Look at the relationship between the tranny yoke, where the drive shaft would beand the rear axle yoke. Are they close to beingin a straight line? If not, try loading the rear suspension. (Get some friends to sit on the trunk or jack up the rear body a little, I use a laser pointer on a samll square) The idea is to get the relationship between the tranny yoke and rear axle to be as close to in line as you can.once you get this be sure that the tranny yoke is sill 1inch out then measure the distance between the u-joint cup centers.
This gives you the longest shaft length you can use without bottoming out in the tranny.
Seams like alot of work, but this has proven to work very well for me in the past.
I did a chevelle some years back. After we got it running we had some drive shaft vibration problems and some tranny leakage from the rear yoke.We pulled the shaft to have the balance checked and the guy at the shop showedus how bad the yoke was.He also suggested the tranny bushing. He put a new yokeon with new joints and checked the shaft. the balance was good. we changed the bushing/ rear seal and reinstalled. No more leak and most of our vibration went away. We took the chevelle down to his shop to get the tires balanced and he pointed out that the yoke was pretty far out of the tranny (it was more than half way out with the weight on the wheels) So the next pay day we had him build us a new longer shaft the drive line vibration went away.
Are you running sub frame connectors? traction/ ladder bars or the like?

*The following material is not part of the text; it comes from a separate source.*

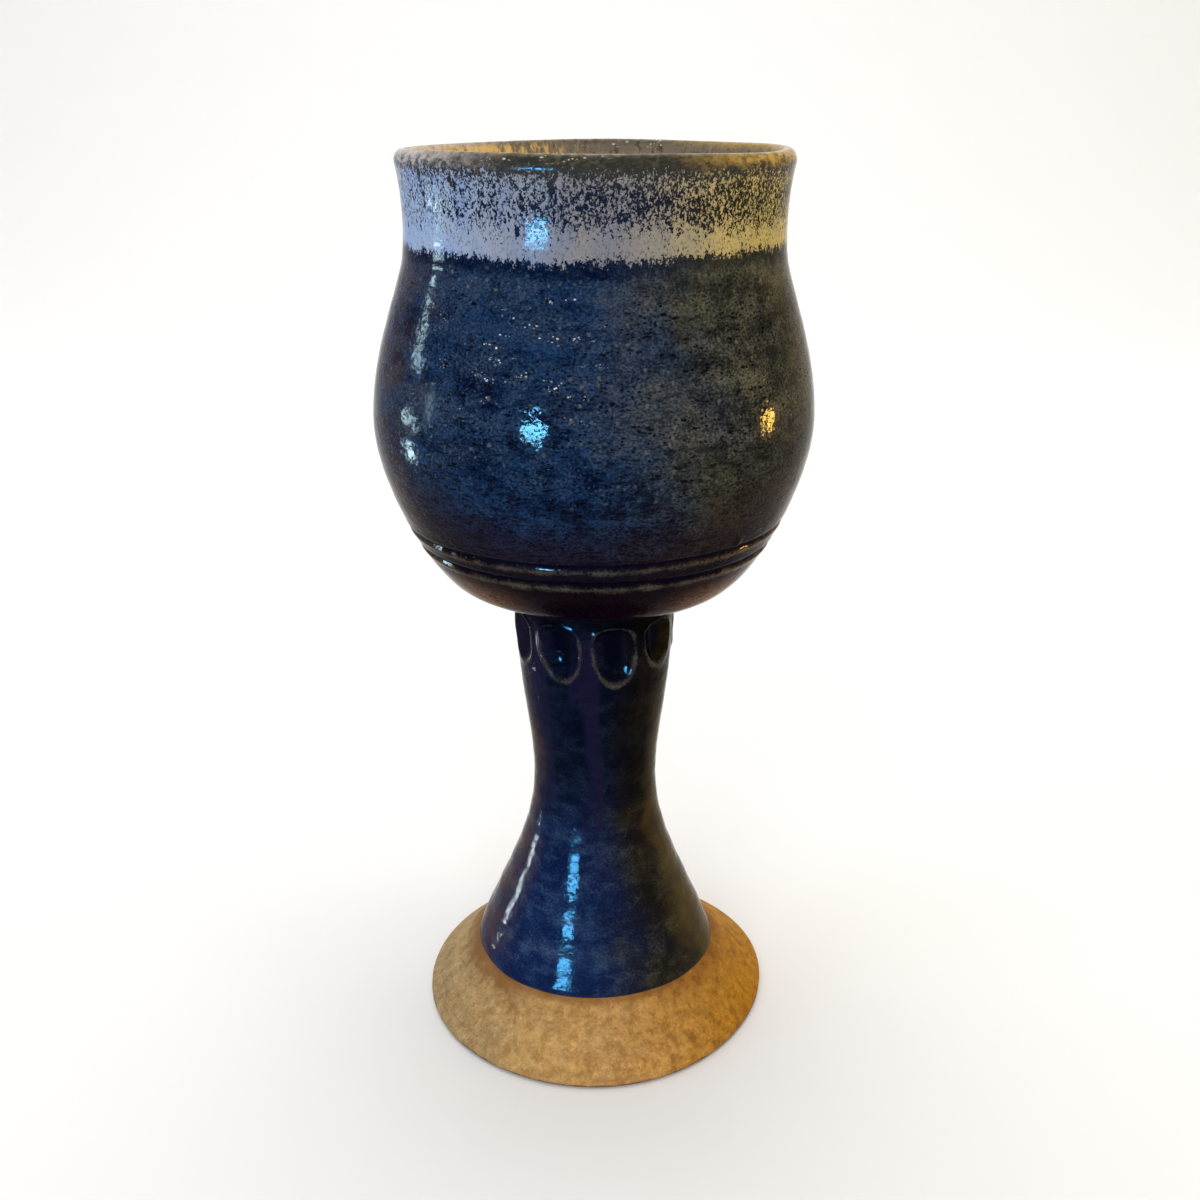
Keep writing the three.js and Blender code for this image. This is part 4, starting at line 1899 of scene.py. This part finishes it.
@dataclass
class StemParts:
    """The thrown stem: its clay, bare at the flared foot, its coat, and the slip on its top."""

    outline: Outline
    wall: ThrownWall = ThrownWall()
    collar: Collar = Collar()
    foot: FootEdge = FootEdge()
    clay_top: float = 91.2
    bore_wall: float = 4.0
    ring_width: float = 4.6
    clearance: float = 0.15
    bead_reach: float = 1.5
    line_wave: float = 0.55
    slip_thickness: float = 0.85
    slip_gap: float = 0.15
    slip_middle: float = 12.9
    slip_half_width: float = 1.6
    slip_squareness: float = 0.6
    collar_zone: Pair = (75.0, 90.6)
    flare_height: float = 14.0
    bore_rings: float = 0.14
    bore_pitch: float = 7.0

    def __post_init__(self) -> None:
        """Lays out the lines that the pieces share."""
        self.clay_line = self.outline.stem_clay()
        self.skin_line = self.outline.stem_skin()

    def relief(self, turn: Array, rise: Array) -> tuple[Array, Array, Array]:
        """The outside as it is thrown, pressed and cut.

        Args:
            turn: azimuths.
            rise: heights.

        Returns:
            The relief, where glaze runs thin and where it pools.
        """
        press, thin, pooled = self.collar.relief(turn, rise)
        settled = smoothstep(self.clay_top + 1.2, self.clay_top - 1.0, rise)
        bare = smoothstep(3.0, 9.0, rise)
        return self.wall.relief(turn, rise) * bare * settled + press * settled, thin * settled, pooled

    def spread(self, turn: Array, radius: Array, rise: Array) -> Array:
        """How far the foot's uneven edge moves a point outwards."""
        reach = smoothstep(25.0, self.foot.radius, radius) * smoothstep(14.0, 2.0, rise)
        return self.foot.stretch(turn) * reach

    def blue_coat(self, material: Material) -> Object:
        """The blue coat: a soft wavy bead at the glaze line, the pressed collar, a fillet under the bowl.

        Args:
            material: its finish.

        Returns:
            The piece.
        """
        line = self.skin_line
        start = line.mark(*self.outline.glaze_line)
        low, high = (line.at_height(height) for height in self.collar_zone)
        end = line.length
        turn = turn_angles(TURNS)[None, :]
        ripple = 0.14 * drift(turn, turn * 0, 29, 50.0, 13)
        wave = self.line_wave * (drift(turn, turn * 0, 23, 50.0, 3) + ripple)

        def face(run: Array, lift: Callable[[Array, Array], Array]) -> Grid:
            """One of the coat's two faces.

            Args:
                run: lengths along the line.
                lift: a function of the bead's share and length that says how far the face stands out.

            Returns:
                The face's rings.
            """
            sway = wave * smoothstep(start + 12.0, start, run)[:, None]
            along = run[:, None] + sway
            radius, rise = line.place(along)
            relief, thin, pooled = self.relief(turn, rise)
            bead = np.clip((along - start - wave) / self.bead_reach, 0, 1)
            r, z = line.place(along, relief + lift(bead, along))
            marks = {Mark.THIN: np.maximum(thin, 0.7 * bell(bead, 0.22)), Mark.POOLED: pooled}
            return Grid(r + self.spread(turn, radius, rise), z, marks)

        coat = self.outline.coat

        def outer(bead: Array, along: Array) -> Array:
            """Round where the coat starts, then even."""
            return coat * (np.sqrt(1 - (1 - bead) ** 2) - 1) + 0.02

        def inner(bead: Array, along: Array) -> Array:
            """Close to the clay, and drawn up to the outer face at both ends."""
            taper = smoothstep(end - 0.05, end - 3.2, along)
            return np.minimum(-(coat - self.clearance) * taper - 0.02, outer(bead, along) - 0.015)

        even = start + self.bead_reach
        run = stations((start, even, 0.13), (even, low, 0.75), (low, high, 0.24), (high, end, 0.3))
        back = stations((end, high, 0.6), (high, low, 0.5), (low, even, 1.5), (even, start, 0.3))
        piece = make_piece("stem_blue_glaze", face(run, outer).followed_by(face(back, inner)))
        settle(piece, material, Slot.BLUE, "stem_glaze")
        return piece

    def clay(self, material: Material) -> Object:
        """The stem's clay: foot ring, flare, pressed collar and bore.

        Args:
            material: its finish.

        Returns:
            The piece.
        """
        line = self.clay_line
        turn = turn_angles(TURNS)[None, :]
        low, top = line.at_height(self.collar_zone[0]), line.at_height(self.clay_top)
        flare = line.at_height(self.flare_height)
        run = stations((0.0, flare, 0.4), (flare, low, 0.9), (low, top, 0.4))
        along = ringed(run, TURNS)
        radius, rise = line.place(along)
        r, z = line.place(along, self.relief(turn, rise)[0])
        outside = Grid(r + self.spread(turn, radius, rise), z)
        along = ringed(stations((top, low, 2.0), (low, flare, 1.2), (flare, 6.5, 0.9)), TURNS)
        inner_rings = self.bore_rings * rings(turn, line.place(along)[1], 3, self.bore_pitch)
        bore = Grid(*line.place(along, inner_rings - self.bore_wall))
        edge_r, edge_z = self.outline.foot_edge
        ring_inner = edge_r - self.ring_width
        profile = joined(
            bend([(ring_inner - 1.2, 2.6), (ring_inner - 0.2, 0.9), (ring_inner + 0.5, 0.0)], 6),
            bend([(ring_inner + 0.5, 0.0), (edge_r - 1.1, 0.0)], 8),
            bend([(edge_r - 1.1, 0.0), (edge_r - 0.15, 0.02), (edge_r + 0.12, 0.85)], 7),
            bend([(edge_r + 0.12, 0.85), (edge_r + 0.15, 1.6), (edge_r, edge_z)], 5),
        )[:-1]
        radius, rise = profile[:, :1], profile[:, 1:]
        edge = radius + self.foot.stretch(turn) * smoothstep(25.0, self.foot.radius, radius)
        chips = 0.05 * drift(turn, rise * 4, 91, 6.0, 30) * smoothstep(0.02, 0.6, rise)
        base = Grid(edge + chips, np.broadcast_to(rise, edge.shape))
        piece = make_piece("stem_clay", base.followed_by(outside).followed_by(bore))
        settle(piece, material, Slot.CLAY, "stem")
        return piece

    def slip(self, material: Material) -> Object:
        """The ring of slip that joins the stem to the bowl.

        Args:
            material: its finish.

        Returns:
            The piece.
        """
        turn = turn_angles(HIDDEN_TURNS)[None, :]
        bottom = self.clay_top + self.slip_gap
        top = bottom + self.slip_thickness
        angle = np.linspace(0, FULL_TURN, 24, endpoint=False)[:, None]
        squeeze = 0.12 * drift(turn, turn * 0, 52, 50.0, 9)
        across, upright = (
            np.sign(side) * np.abs(side) ** self.slip_squareness for side in (np.cos(angle), np.sin(angle))
        )
        radius = self.slip_middle + (self.slip_half_width + squeeze) * across
        height = np.broadcast_to((bottom + top) / 2 + (top - bottom) / 2 * upright, radius.shape)
        piece = make_piece("joint_slip", Grid(radius, height))
        settle(piece, material, Slot.SLIP, "luting_slip")
        return piece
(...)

hope this answers you questions.
Greg
You want to get as much yoke and spline contact as you can without bottoming out the yoke in the tranny. As the axle moves up and down the yoke slides in and out. so Ideally if you can get the tranny yoke and the axle yoke to be on the same centerline, then you can measure and calculate the exact length shaft you need to insure max spline yoke contact.
So jack up the front of the car and get it as high off the ground as you can with the back wheel on the ground. If you have air shocks let all the air out. This will load the rear suspension. Slide the yoke all the way in then pull it out an inch. Turn the yoke so the u joint surfaces are going the same direction as the rear axle yoke.

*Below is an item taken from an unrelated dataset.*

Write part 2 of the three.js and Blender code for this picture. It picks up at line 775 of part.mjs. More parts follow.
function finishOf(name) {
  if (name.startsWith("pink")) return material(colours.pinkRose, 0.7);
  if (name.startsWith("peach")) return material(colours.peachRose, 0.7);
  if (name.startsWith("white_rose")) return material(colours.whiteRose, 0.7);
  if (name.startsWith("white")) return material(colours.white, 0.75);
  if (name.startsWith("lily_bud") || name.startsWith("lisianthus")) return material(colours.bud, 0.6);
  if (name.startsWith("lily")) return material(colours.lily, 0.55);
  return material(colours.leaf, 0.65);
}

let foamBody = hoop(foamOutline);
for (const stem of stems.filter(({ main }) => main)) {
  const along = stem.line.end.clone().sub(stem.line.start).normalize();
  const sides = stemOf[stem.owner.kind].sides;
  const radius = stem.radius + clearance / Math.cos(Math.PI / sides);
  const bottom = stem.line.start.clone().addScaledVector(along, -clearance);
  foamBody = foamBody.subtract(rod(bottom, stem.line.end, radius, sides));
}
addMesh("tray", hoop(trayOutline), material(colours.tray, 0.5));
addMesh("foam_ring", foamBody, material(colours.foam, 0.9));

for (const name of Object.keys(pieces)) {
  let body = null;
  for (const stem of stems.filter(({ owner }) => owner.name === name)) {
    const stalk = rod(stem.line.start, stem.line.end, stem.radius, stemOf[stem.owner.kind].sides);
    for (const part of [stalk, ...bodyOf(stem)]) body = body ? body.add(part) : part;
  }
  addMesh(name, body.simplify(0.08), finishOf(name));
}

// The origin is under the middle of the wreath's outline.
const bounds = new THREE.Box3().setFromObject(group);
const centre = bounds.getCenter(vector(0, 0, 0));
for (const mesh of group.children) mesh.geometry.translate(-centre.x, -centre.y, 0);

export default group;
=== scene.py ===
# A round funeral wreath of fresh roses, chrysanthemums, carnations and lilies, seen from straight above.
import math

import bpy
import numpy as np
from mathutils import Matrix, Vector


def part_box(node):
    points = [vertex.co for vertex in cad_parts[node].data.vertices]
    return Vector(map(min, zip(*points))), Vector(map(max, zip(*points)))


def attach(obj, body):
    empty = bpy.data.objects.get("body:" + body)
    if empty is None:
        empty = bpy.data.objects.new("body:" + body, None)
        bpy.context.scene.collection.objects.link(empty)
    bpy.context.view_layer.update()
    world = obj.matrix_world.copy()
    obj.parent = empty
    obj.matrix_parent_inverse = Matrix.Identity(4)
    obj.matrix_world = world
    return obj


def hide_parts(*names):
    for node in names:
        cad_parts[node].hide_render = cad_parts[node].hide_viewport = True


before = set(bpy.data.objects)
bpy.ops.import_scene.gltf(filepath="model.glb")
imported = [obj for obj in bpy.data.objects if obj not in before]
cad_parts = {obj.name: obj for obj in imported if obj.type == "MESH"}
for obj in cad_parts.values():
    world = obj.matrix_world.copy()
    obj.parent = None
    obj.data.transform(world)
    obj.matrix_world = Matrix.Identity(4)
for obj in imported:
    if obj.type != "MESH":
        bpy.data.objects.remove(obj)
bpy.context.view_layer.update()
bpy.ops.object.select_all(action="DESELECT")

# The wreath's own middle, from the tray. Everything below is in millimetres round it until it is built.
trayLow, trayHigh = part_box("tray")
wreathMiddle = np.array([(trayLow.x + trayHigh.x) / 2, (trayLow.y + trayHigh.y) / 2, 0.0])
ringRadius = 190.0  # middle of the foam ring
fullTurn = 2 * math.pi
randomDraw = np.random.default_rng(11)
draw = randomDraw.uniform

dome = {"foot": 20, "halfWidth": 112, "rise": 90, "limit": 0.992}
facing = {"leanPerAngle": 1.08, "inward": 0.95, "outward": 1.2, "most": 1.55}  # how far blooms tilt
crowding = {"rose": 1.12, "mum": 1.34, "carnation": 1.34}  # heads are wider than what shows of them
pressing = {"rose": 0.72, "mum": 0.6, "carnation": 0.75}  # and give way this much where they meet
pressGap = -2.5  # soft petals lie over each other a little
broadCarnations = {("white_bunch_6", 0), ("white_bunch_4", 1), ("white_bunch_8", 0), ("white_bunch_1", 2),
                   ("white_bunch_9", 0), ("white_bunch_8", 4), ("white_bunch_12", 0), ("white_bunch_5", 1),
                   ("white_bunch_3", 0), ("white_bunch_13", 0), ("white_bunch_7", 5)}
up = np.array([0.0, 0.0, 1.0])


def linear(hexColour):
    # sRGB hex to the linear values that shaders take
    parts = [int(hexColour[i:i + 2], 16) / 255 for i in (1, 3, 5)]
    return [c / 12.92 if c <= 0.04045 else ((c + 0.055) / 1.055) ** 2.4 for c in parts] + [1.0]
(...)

Look at the relationship between the tranny yoke, where the drive shaft would beand the rear axle yoke. Are they close to beingin a straight line? If not, try loading the rear suspension. (Get some friends to sit on the trunk or jack up the rear body a little, I use a laser pointer on a samll square) The idea is to get the relationship between the tranny yoke and rear axle to be as close to in line as you can.once you get this be sure that the tranny yoke is sill 1inch out then measure the distance between the u-joint cup centers.
This gives you the longest shaft length you can use without bottoming out in the tranny.
Seams like alot of work, but this has proven to work very well for me in the past.
I did a chevelle some years back. After we got it running we had some drive shaft vibration problems and some tranny leakage from the rear yoke.We pulled the shaft to have the balance checked and the guy at the shop showedus how bad the yoke was.He also suggested the tranny bushing. He put a new yokeon with new joints and checked the shaft. the balance was good. we changed the bushing/ rear seal and reinstalled. No more leak and most of our vibration went away. We took the chevelle down to his shop to get the tires balanced and he pointed out that the yoke was pretty far out of the tranny (it was more than half way out with the weight on the wheels) So the next pay day we had him build us a new longer shaft the drive line vibration went away.
Are you running sub frame connectors? traction/ ladder bars or the like?
hope this answers you questions.
Greg
Thanks guys that info does help the shop didnt start on it yet so I make sure they check the bushing, the frames are tied and I also put a 8 point roll bar in it I didnt put the traction bars in it yet I have a few ideas I might try for the traction set up. What would be a good pinion angle for a drag car multi leaf springs? I might have put to much in it when I installed the leaf spring brackets and might need to shim it up a little.
Sounds darn good ....should be a good runner...pinion angle...I'm gonna leave that one for the more experinced drag racers...
on the thicknes use the thickest you can get. What series joints are you use 1330 or 1350?
Greg
on the thicknes use the thickest you can get. What series joints are you use 1330 or 1350?
Greg
Now another delema the trans guy said the case lugs inside the trans are broke off trans is junk. Guy I got it from got it from got a some bad news coming his way[:@]... why the hell do people do crap like that the trans guy said there is no way he wouldnot have known(guy had replaced the clutches so he had to know) lucky I had it checked. Plan B might be putting a warmed over 350/th350 in it for now we will have to look at the options April 1st the track opens and the points start so we have to be ready!!!!!
Got pistons rods and stuff coming for the 350 picked up a set of vortecs and have been porting themIll take the th350 out this weekend and have it gone over, block is done.. We are not going to make it by April 1st but the points dont start till May. I want to talk to the guy about the th400 before I buy another.